The only downside to the 800 kit is it doesn't control timing. I'm not sure how crucial that minimum HP rating is as I've seen the unit installed on a vw bug and a Studebaker, which don't have much beans.

Generally the problem at least used to be that the injectors get "lazy" when trying to control too much injector on too little motor...they can't deliver a small enough amount of fuel per injector pulse. I suppose you could say it's similar to what they say about too large a carb on too small an engine. New injectors might be better at this sort of control however, I'm not sure what has been changed.
 
Generally the problem at least used to be that the injectors get "lazy" when trying to control too much injector on too little motor...they can't deliver a small enough amount of fuel per injector pulse. I suppose you could say it's similar to what they say about too large a carb on too small an engine. New injectors might be better at this sort of control however, I'm not sure what has been changed.

Yeah thats what i was thinking. On the opposite scale i think youd run out fuel on the top end with say a motor making 700 hp on a 600hp designed kit.
 
I'll be curious how you deal with the fuel delivery. That seems like the biggest PITA to me. It was annoying with GM TBI, but you can still use hoses and clamps for that. Are you doing the lift pump thing, or high pressure from the tank?
 
I'll be curious how you deal with the fuel delivery. That seems like the biggest PITA to me. It was annoying with GM TBI, but you can still use hoses and clamps for that. Are you doing the lift pump thing, or high pressure from the tank?

Theres a few ways to supply fuel. If you have a Tbi tank then you'll cut the little barb portion off the fuel sender tubes and flare them for 6an fittings. Kay86 started a thread recently on doing this to a tank to achieve the pressure needed for an gen 3 motor...same concept here because we both need 60psi. The fuel pump itself is replaced with one that will make such pressure and you're good to go.

Fitech recommends using two filters inline. One is 100 micron and then 30 if I remember right.
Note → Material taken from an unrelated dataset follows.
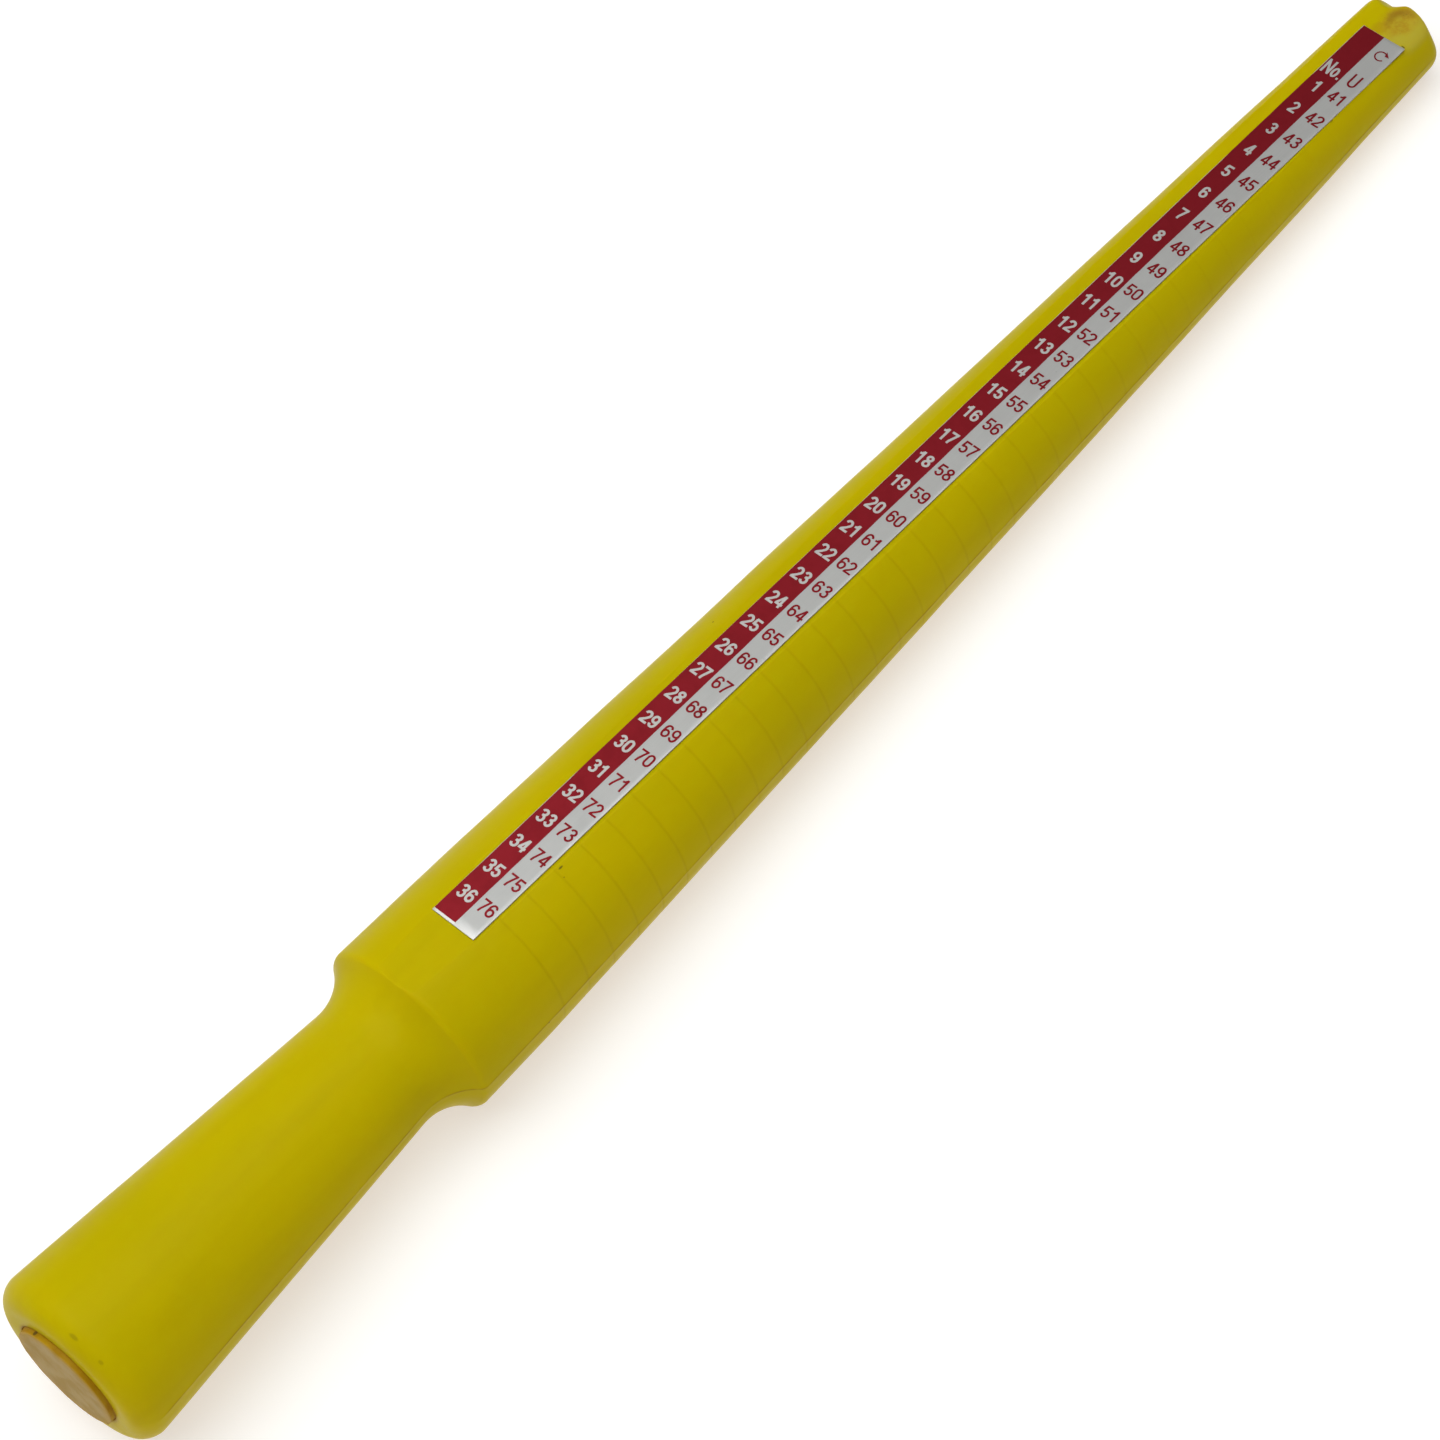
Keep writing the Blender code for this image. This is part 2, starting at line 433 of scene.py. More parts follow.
def plug_point(place, radius, angle):
    """A point of the plug: its sawn face is slightly uneven and its rim has a nick and a burr."""
    point = Vector((place, radius * math.sin(angle), radius * math.cos(angle)))
    if place > 1.0:
        return point
    saw_marks = noise.noise(Vector((point.y / 0.5, point.z / 3.0, 2.0)))
    unevenness = noise.noise(point / 2.6) * 0.05 + saw_marks * 0.018
    point.x += abs(unevenness) * smooth_step(radius, 0.0, 1.0)
    nick = bump_at((point - NICK_CENTRE).length, NICK_REACH)
    point.x += 0.3 * nick
    outwards = Vector((0.0, math.sin(angle), math.cos(angle)))
    point -= outwards * 0.2 * nick
    burr = bump_at((point - BURR_CENTRE).length, BURR_REACH)
    point += Vector((-0.05, 0.0, 0.0)) * burr + outwards * 0.22 * burr
    ripple = noise.noise(Vector((math.cos(angle), math.sin(angle), 0.3)) * 2.4)
    point += outwards * 0.05 * ripple * smooth_step(radius, PLUG_RADIUS - 0.6, PLUG_RADIUS)
    return point


def make_plug(made_of, axes):
    """The plug. Behind its face it widens until it almost touches the hole, so the crevice is shallow."""
    outline = [(0.0, 0.35)]
    outline += rounded((0.0, PLUG_RADIUS), (0.0, 0.0), (PLUG_LENGTH, PLUG_RADIUS), PLUG_EDGE, 4)
    outline = filled(outline, 0.3)
    pressed = PLUG_RADIUS + PLUG_GAP - 0.01
    outline += [
        (0.6, PLUG_RADIUS),
        (0.74, PLUG_RADIUS),
        (0.88, pressed),
        (PLUG_LENGTH - PLUG_NOSE_TAPER, pressed),
        (PLUG_LENGTH - 0.1, PLUG_RADIUS - 0.7),
        (PLUG_LENGTH, PLUG_RADIUS - 0.85),
        (PLUG_LENGTH, 0.4),
    ]
    turns = [2 * math.pi * step / AROUND_PLUG for step in range(AROUND_PLUG)]
    rings = [[Vector((0.02, 0.0, 0.0))]]
    rings += [[plug_point(place, radius, angle) for angle in turns] for place, radius in outline]
    rings += [[Vector((PLUG_LENGTH, 0.0, 0.0))]]
    shape = skin(rings, AROUND_PLUG)
    plug = piece_from("sawn_plug", shape, made_of, "end_plug", axes)
    finish_shading(plug, 60)


# --- Strip, tape and print ---


def strip_lift(along, across):
    """How far the strip stands off its tape: its right corner at the tip has come up."""
    from_tip = STRIP_LENGTH / 2 - along
    from_right = STRIP_WIDTH / 2 + across
    corner = max(0.0, 1 - from_tip / 2.2 - from_right / 2.0)
    return 0.08 * corner ** 1.6


def slab(length, width, bottom, top, rough_edge, seed):
    """A thin closed plate in the strip's axes that follows the strip's lift."""
    draw = random.Random(seed)
    shape = bmesh.new()
    edge = SLAB_EDGE
    count = int(length / SLAB_STATION_SPACING)
    stations = [-length / 2, -length / 2 + edge]
    stations += [-length / 2 + length * step / count for step in range(1, count)]
    stations += [length / 2 - 1.0, length / 2 - 0.5, length / 2 - edge, length / 2]
    lanes = [-width / 2, -width / 2 + edge]
    lanes += [-width / 2 + width * step / SLAB_LANES for step in range(1, SLAB_LANES)]
    lanes += [width / 2 - edge, width / 2]
    uppers = []
    lowers = []
    for along in stations:
        left_shift = draw.uniform(-rough_edge, rough_edge)
        right_shift = draw.uniform(-rough_edge, rough_edge)
        upper = []
        lower = []
        for across in lanes:
            shifted = across
            if across > width / 2 - 2 * edge:
                shifted += left_shift
            if across < -width / 2 + 2 * edge:
                shifted += right_shift
            lift = strip_lift(along, shifted)
            at_rim = across in (lanes[0], lanes[-1]) or along in (stations[0], stations[-1])
            droop = SLAB_DROOP if at_rim else 0.0
            upper.append(shape.verts.new((along, shifted, top + lift - droop)))
            lower.append(shape.verts.new((along, shifted, bottom + lift)))
        uppers.append(upper)
        lowers.append(lower)
    join_grid(shape, uppers, False)
    join_grid(shape, lowers, True)
    join_rim(shape, outer_loop(uppers), outer_loop(lowers))
    bmesh.ops.recalc_face_normals(shape, faces=shape.faces)
    return shape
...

Those would have to be after the fuel pump in this situation.

I'll get the fuel line and fittings from summit...it's 50 bucks for 15 feet of 6an. Plus the little fittings.
 
Sorry for the late reply....
I agree with most everything that has been said here. A simple bolt on FI for stock/mild motors is what I'm after, just to get me out of the 80's fuel delivery technology. I'm not looking for all out performance, just a decently reliable plug and play system that I don't have to learn too much about. I think the Fitech and Holley Sniper will cater to that side of the market and reasonable price. I'm a little behind in my re-build, but it is definitely on my list. I already have the funds set aside...I just want to purchase this on the same month I do the actual install....don't want it sitting on my garage bench and using up warranty time.
Looking forward to your install Mr. WTLDBG!
 
Actually, on my TBI setup I got a 1990 sender and it has Saginaw fittings which I adapted to AN. I went from there to Summit push-lock (or something like that) which was pretty slick until some threads surfaced pointing out that the push-lock hose was ambiguous with respect to compatibility with fuel. I still have some of it near the tank and haven't had a problem, but it's at the back of my mind. Can you link to the the hose you are talking about?
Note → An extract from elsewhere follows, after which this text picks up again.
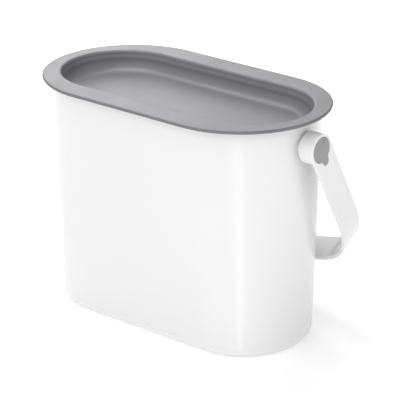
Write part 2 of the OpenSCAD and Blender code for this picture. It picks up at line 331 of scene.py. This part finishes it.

The thing I'd have to change is that I hooked into the factory steel on the frame using hose clamps, which I'm not sure is legit at 60 PSI. Do people just run hose all the way along the frame, with cable ties, or what?
 
Actually, on my TBI setup I got a 1990 sender and it has Saginaw fittings which I adapted to AN. I went from there to Summit push-lock (or something like that) which was pretty slick until some threads surfaced pointing out that the push-lock hose was ambiguous with respect to compatibility with fuel. I still have some of it near the tank and haven't had a problem, but it's at the back of my mind. Can you link to the the hose you are talking about?
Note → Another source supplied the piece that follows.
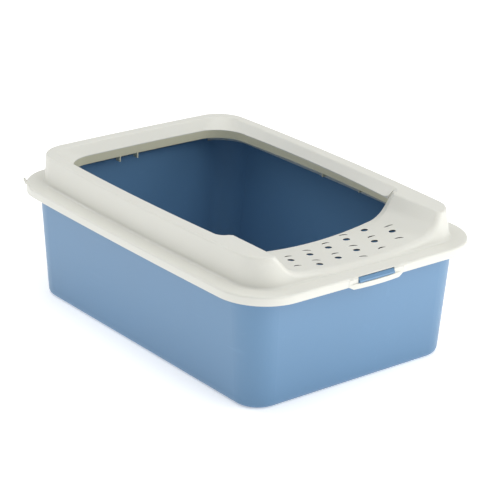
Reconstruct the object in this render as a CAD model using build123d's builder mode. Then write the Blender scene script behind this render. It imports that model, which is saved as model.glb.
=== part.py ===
from build123d import *
from math import cos, radians, sin, tan
import os

# Litter tray with a raised rim frame that snaps onto a drafted tub.
# Millimetres, +Z up, the low entry end faces -Y, and the origin is the middle of the
# footprint on the surface that the tub stands on.

# ---------------------------------------------------------------- overall
skirt_half_width = 205.0
skirt_half_length = 282.0
ledge_height = 170.5
wall_height = 40.0
ridge_height = ledge_height + wall_height

# ---------------------------------------------------------------- tub
tub_side_inset = 20.4
tub_end_inset = 24.6
tub_side_draft = 13.4
tub_end_draft = 8.6
tub_base_corner_radius = 36.0
tub_rim_corner_radius = 45.0
tub_wall = 2.4
tub_floor = 2.8
tub_bottom_edge_radius = 9.0
flange_thickness = 2.4
flange_lip_height = 4.6
flange_lip_thickness = 2.0
upstand_height = 5.0
upstand_half_width = 135.0
gusset_thickness = 1.8
gusset_height = 17.0
gusset_reach = 11.0
tub_rim_half_width = skirt_half_width - tub_side_inset
tub_rim_half_length = skirt_half_length - tub_end_inset
tub_base_half_width = tub_rim_half_width - tub_side_draft
tub_base_half_length = tub_rim_half_length - tub_end_draft

# ---------------------------------------------------------------- skirt and ledge
frame_wall = 2.2
skirt_side_bow = 3.5
skirt_end_bow = 0.8
skirt_corner_radius = 70.0
skirt_depth = 12.2
skirt_edge_radius = 3.0
skirt_bottom_height = ledge_height - skirt_depth

# ---------------------------------------------------------------- raised wall
side_ledge_width = 22.5
front_ledge_width = 23.0
rear_ledge_width = 19.0
foot_side_bow = 6.5
foot_end_bow = 2.5
foot_front_radius = 45.0
foot_rear_radius = 55.0
foot_cove_radius = 3.5
foot_half_width = skirt_half_width - side_ledge_width
foot_front = skirt_half_length - front_ledge_width
foot_rear = skirt_half_length - rear_ledge_width
wall_side_lean = 4.5
wall_front_lean = 8.0
wall_rear_lean = 1.0
ridge_side_bow = 8.0
ridge_end_bow = 3.0
ridge_front_radius = 38.0
ridge_rear_radius = 45.0
ridge_width = 17.5
ridge_half_width = foot_half_width - wall_side_lean
ridge_front = foot_front - wall_front_lean
ridge_rear = foot_rear - wall_rear_lean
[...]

The thing I'd have to change is that I hooked into the factory steel on the frame using hose clamps, which I'm not sure is legit at 60 PSI. Do people just run hose all the way along the frame, with cable ties, or what?

Yeah, that's one way to do it. That's what I just did on my crew cab (what @wetoolowdingbangow was referring to above). I have found there were a couple different versions of TBI lines at the tank. When I did my TBI swap on my blazer, I stole the fuel tank and lines out of an 89 blazer and those had hard lines with threaded connections at the tank. When I went to take the fuel pumps out of my 89 crew cab, they were just rubber hoses all the way to the sender with hose clamps...I actually didn't know they made different TBI style fuel line connections at the tank until then.

So if you have the threaded connections, you can just get AN adapters to hook to those and then run your AN flexible braded hose all the way to the Fitech unit. Or if you have the other style, you could do something like what was referenced above ( if you look in my build thread for my crew cab you can see some pics of that, link in signature). The hose is a little more expensive, but after working with it now, I think it's totally worth it, just my $0.02
 
Got the 600hp kit and just installed it. Started up first try. It's still learning as I've only put a couple miles on it. Install was pretty easy and straight forward. I already had the inline fuel pump and o2 bung so everything else was simple.

-Jacob

Damn you beat me! If anything fires up on the first try it's always good.
 
My TBI conversion was like that. Installed everything, turned the key, truck ran. Still runs. Hasn't died at a stop light for no apparent reason since (the carb used to do that just to piss me off.)